The Society welcomes the Government’s $3.5 billion investment in Medicare to improve access to bulk billing, particularly for Commonwealth concession card holders, pensioners and children under 16. This assistance is well targeted.
Closing the Gap
The investment of $111.7 million for a new one-year remote housing agreement with the Northern Territory Government and $100 million over two years for urgent work on housing and essential infrastructure on Northern Territory homelands are important initiatives to address chronic housing shortfalls in the Northern Territory.
The Government’s $150 million commitment to improve water security for regional and remote First Nations communities through the National Water Grid Fund and $20.8 million to undertake urgent repairs and capital works for Aboriginal Hostels Limited are also welcome.
Asylum Seekers and Refugees
The Society is disappointed that no commitment has been made to fully reinstate the funding of Status Resolution Support Services.

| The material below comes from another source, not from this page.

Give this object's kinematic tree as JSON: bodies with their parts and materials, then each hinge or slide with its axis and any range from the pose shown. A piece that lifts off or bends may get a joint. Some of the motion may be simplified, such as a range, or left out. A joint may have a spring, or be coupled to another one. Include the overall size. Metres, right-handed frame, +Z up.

‘We acknowledge funding to continue merits review of unsuccessful protection visa applications, support for visa holders experiencing domestic and family violence and increased mental health support for culturally and linguistically diverse communities,’ Mr Gaetani said.
‘However, people awaiting determination of their refugee status are perhaps the most disadvantaged in this country, with almost no safety net to draw upon.’ Mr Gaetani said.
The St Vincent de Paul Society in Australia has more than 45,000 members and volunteers, who work
hard to assist people in need and combat social injustice across Australia. Internationally, the Society
operates in 153 countries and has over 800,000 members.